• [What to work on]
How does the data below read from its first line through the line containing "---------- stands and"? Print those lines exactly.

• [Provided data]
__________________________________________________
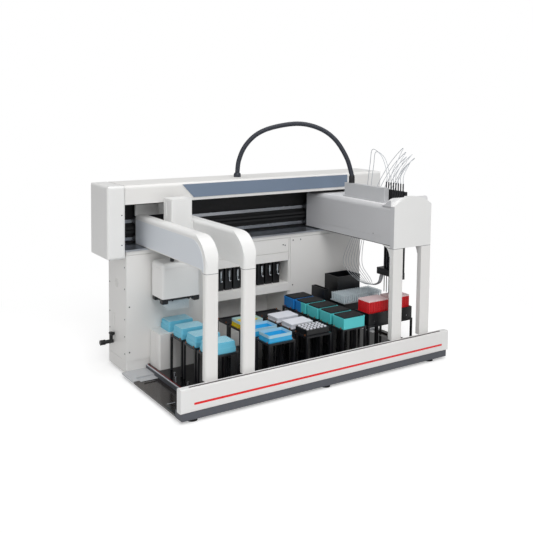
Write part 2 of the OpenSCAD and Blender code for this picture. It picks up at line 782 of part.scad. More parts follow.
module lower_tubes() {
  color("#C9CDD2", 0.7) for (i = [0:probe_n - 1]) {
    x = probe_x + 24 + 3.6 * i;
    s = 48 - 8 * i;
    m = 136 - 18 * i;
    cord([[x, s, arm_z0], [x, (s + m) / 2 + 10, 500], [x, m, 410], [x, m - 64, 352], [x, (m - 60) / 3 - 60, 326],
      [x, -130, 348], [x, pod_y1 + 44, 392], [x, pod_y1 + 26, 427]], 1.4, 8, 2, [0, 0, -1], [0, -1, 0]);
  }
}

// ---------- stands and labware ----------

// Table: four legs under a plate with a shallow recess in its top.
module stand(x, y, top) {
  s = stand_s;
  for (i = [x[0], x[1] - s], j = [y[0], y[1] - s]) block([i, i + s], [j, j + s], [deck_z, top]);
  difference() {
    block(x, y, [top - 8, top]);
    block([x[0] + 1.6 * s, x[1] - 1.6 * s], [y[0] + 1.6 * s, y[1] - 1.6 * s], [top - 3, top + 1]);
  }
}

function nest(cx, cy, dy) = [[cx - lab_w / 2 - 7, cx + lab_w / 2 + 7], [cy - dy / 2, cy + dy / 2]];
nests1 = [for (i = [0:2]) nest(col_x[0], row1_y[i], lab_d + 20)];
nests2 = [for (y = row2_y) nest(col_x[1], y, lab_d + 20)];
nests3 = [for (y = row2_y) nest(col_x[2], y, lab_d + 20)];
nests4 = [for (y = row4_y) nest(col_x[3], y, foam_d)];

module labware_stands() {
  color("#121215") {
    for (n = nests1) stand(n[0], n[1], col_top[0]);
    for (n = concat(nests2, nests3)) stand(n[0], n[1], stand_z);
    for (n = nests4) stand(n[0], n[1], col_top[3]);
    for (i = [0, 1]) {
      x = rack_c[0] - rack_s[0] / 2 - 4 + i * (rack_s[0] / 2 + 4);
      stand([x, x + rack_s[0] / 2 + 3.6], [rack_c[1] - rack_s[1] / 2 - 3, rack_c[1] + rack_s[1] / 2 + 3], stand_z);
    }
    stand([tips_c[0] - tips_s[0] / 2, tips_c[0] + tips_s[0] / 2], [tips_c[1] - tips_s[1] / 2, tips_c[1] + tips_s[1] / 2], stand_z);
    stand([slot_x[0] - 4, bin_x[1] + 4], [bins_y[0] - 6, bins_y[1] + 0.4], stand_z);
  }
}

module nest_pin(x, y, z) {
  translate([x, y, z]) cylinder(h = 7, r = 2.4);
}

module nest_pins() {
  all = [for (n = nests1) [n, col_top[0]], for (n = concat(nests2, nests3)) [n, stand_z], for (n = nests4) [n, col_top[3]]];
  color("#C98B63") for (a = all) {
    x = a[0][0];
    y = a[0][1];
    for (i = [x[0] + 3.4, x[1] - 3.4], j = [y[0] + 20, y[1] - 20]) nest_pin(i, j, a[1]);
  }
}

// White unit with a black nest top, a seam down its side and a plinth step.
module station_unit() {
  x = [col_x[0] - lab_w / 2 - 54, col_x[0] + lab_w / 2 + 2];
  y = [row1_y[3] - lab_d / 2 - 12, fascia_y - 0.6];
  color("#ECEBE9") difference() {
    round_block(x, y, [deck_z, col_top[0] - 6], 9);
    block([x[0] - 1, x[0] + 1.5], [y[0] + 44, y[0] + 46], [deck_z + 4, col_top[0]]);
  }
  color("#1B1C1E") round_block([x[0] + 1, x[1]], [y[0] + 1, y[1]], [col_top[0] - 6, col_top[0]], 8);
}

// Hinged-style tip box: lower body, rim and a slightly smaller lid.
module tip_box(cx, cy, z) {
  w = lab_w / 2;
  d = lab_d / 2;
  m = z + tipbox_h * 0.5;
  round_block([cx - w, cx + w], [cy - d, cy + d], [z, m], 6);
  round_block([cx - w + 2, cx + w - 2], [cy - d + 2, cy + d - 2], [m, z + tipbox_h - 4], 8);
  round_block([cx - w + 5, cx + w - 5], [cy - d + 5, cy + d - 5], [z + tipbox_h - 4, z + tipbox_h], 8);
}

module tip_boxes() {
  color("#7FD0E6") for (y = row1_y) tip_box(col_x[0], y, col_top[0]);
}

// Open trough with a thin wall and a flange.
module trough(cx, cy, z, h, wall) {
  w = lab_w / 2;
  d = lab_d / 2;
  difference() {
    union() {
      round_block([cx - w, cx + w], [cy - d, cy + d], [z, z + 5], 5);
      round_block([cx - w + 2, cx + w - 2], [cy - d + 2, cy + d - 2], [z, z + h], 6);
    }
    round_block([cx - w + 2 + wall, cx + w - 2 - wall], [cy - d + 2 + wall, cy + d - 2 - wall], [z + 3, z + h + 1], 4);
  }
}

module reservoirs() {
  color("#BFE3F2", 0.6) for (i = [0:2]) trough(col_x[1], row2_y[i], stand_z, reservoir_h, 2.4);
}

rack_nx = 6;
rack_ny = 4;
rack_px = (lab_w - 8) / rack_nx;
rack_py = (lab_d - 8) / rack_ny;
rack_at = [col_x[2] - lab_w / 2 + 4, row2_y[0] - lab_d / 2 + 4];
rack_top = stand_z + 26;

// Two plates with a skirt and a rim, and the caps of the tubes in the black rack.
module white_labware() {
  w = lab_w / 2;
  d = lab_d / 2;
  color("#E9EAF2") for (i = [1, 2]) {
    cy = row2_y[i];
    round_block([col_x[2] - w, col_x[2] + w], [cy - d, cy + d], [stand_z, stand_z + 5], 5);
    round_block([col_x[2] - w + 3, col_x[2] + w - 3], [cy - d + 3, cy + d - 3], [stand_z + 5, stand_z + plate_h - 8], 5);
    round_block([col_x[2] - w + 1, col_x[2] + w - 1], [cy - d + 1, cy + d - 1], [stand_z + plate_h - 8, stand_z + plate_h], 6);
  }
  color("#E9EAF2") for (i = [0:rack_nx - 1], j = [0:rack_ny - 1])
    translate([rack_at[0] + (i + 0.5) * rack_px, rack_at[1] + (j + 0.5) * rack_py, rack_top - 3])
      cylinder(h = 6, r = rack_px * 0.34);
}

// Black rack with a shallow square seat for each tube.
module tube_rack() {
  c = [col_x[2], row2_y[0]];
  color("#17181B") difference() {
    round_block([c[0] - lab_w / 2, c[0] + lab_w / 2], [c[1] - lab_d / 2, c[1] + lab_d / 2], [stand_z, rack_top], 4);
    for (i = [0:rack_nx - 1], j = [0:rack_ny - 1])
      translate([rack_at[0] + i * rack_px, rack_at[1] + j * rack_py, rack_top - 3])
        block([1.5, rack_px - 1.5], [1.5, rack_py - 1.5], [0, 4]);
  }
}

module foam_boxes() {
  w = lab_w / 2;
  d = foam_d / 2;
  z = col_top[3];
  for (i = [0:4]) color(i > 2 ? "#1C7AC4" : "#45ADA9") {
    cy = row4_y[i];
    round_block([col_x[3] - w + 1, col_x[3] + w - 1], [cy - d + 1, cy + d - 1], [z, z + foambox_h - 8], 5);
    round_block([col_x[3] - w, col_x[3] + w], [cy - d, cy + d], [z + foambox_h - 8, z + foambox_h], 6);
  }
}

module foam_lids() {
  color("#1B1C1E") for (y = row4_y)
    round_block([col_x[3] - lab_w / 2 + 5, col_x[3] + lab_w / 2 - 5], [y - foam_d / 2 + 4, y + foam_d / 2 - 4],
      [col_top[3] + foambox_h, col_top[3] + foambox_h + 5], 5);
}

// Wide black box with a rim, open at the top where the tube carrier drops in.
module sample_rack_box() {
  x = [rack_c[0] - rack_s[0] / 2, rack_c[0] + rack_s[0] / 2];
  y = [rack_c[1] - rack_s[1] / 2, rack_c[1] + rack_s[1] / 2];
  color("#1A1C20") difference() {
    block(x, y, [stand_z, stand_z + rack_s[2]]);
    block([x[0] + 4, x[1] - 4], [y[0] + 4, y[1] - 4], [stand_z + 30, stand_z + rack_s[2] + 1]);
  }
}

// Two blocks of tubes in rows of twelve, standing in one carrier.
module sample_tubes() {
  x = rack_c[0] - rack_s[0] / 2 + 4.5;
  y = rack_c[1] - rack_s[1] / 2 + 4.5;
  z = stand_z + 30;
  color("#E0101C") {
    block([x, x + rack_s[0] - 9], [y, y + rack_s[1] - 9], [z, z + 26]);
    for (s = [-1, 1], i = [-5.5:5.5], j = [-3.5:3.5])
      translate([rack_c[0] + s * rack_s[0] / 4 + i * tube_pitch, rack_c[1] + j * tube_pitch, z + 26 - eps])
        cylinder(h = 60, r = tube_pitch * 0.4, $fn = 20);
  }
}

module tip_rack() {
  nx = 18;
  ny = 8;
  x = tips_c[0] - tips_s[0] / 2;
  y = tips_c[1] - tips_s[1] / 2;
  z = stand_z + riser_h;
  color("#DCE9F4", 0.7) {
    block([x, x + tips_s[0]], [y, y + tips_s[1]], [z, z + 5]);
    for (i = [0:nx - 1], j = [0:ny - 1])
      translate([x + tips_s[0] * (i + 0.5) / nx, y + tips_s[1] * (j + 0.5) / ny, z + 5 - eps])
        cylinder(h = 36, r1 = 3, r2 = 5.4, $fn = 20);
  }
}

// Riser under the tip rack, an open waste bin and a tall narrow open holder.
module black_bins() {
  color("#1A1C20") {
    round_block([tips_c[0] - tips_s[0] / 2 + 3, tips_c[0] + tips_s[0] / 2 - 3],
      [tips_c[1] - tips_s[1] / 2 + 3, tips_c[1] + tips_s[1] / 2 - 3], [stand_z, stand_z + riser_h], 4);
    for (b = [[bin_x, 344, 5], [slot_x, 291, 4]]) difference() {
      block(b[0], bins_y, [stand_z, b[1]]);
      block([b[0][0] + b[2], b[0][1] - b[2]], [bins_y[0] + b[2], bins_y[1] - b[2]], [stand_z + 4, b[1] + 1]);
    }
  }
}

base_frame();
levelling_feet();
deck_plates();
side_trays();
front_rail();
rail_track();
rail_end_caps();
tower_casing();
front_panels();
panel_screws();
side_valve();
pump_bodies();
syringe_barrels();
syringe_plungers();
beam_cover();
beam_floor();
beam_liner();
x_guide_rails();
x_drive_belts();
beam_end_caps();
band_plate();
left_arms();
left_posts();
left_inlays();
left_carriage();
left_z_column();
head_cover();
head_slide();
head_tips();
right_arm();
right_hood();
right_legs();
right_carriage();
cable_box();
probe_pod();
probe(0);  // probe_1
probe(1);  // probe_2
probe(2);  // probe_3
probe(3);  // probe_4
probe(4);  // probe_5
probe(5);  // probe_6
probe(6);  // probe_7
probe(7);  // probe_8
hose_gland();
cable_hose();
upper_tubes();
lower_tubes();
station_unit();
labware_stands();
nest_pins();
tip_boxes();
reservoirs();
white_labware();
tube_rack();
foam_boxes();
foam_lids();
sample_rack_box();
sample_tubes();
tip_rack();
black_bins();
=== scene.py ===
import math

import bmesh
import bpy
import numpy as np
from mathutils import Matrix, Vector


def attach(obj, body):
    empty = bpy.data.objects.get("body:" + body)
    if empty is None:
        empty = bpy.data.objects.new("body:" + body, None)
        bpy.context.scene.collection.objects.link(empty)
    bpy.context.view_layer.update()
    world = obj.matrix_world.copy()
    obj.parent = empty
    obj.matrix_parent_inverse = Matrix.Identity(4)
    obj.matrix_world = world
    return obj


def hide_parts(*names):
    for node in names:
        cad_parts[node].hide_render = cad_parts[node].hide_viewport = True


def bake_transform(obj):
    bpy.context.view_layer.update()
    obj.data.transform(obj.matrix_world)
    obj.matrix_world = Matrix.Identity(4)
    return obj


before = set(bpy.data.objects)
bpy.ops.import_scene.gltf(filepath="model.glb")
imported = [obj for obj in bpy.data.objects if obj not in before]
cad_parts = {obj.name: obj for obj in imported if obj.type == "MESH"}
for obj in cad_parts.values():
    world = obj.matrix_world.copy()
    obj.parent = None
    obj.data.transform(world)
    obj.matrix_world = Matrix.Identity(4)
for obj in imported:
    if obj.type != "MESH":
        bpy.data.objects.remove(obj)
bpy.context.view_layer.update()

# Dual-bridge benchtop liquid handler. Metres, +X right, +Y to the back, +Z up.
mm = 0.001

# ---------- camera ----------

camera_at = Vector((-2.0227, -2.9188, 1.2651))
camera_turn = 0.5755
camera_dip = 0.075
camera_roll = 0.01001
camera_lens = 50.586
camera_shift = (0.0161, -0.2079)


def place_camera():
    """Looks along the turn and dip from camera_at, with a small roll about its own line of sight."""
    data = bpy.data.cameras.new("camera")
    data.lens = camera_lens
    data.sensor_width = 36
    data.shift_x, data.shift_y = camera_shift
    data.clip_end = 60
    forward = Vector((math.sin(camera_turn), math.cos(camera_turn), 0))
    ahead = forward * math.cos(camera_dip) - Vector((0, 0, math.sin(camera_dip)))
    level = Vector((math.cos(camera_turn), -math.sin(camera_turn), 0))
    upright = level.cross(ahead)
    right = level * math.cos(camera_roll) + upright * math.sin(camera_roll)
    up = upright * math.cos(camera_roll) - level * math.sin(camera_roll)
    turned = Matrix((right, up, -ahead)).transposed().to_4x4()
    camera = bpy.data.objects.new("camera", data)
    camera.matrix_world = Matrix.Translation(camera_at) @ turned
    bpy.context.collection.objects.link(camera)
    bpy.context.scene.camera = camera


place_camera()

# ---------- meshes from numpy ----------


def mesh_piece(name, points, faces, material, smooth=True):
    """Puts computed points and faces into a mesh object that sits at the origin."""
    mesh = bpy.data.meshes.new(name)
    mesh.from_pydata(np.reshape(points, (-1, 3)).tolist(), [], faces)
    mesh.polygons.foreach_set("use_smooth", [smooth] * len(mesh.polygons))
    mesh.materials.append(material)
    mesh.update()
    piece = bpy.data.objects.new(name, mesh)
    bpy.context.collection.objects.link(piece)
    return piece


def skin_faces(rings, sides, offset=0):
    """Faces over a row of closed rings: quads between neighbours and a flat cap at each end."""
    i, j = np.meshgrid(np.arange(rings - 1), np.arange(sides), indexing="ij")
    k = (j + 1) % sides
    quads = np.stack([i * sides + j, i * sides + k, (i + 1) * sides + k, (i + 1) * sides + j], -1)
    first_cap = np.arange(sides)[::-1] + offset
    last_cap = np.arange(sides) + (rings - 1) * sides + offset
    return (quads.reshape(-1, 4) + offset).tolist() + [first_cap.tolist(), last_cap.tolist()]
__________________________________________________
• [Reply]
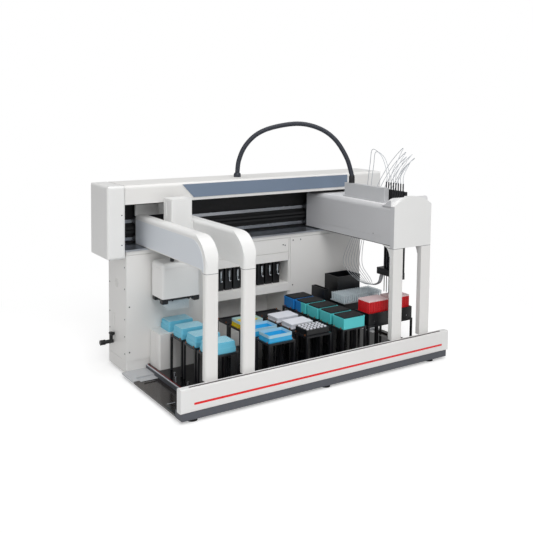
Write part 2 of the OpenSCAD and Blender code for this picture. It picks up at line 782 of part.scad. More parts follow.
module lower_tubes() {
  color("#C9CDD2", 0.7) for (i = [0:probe_n - 1]) {
    x = probe_x + 24 + 3.6 * i;
    s = 48 - 8 * i;
    m = 136 - 18 * i;
    cord([[x, s, arm_z0], [x, (s + m) / 2 + 10, 500], [x, m, 410], [x, m - 64, 352], [x, (m - 60) / 3 - 60, 326],
      [x, -130, 348], [x, pod_y1 + 44, 392], [x, pod_y1 + 26, 427]], 1.4, 8, 2, [0, 0, -1], [0, -1, 0]);
  }
}

// ---------- stands and labware ----------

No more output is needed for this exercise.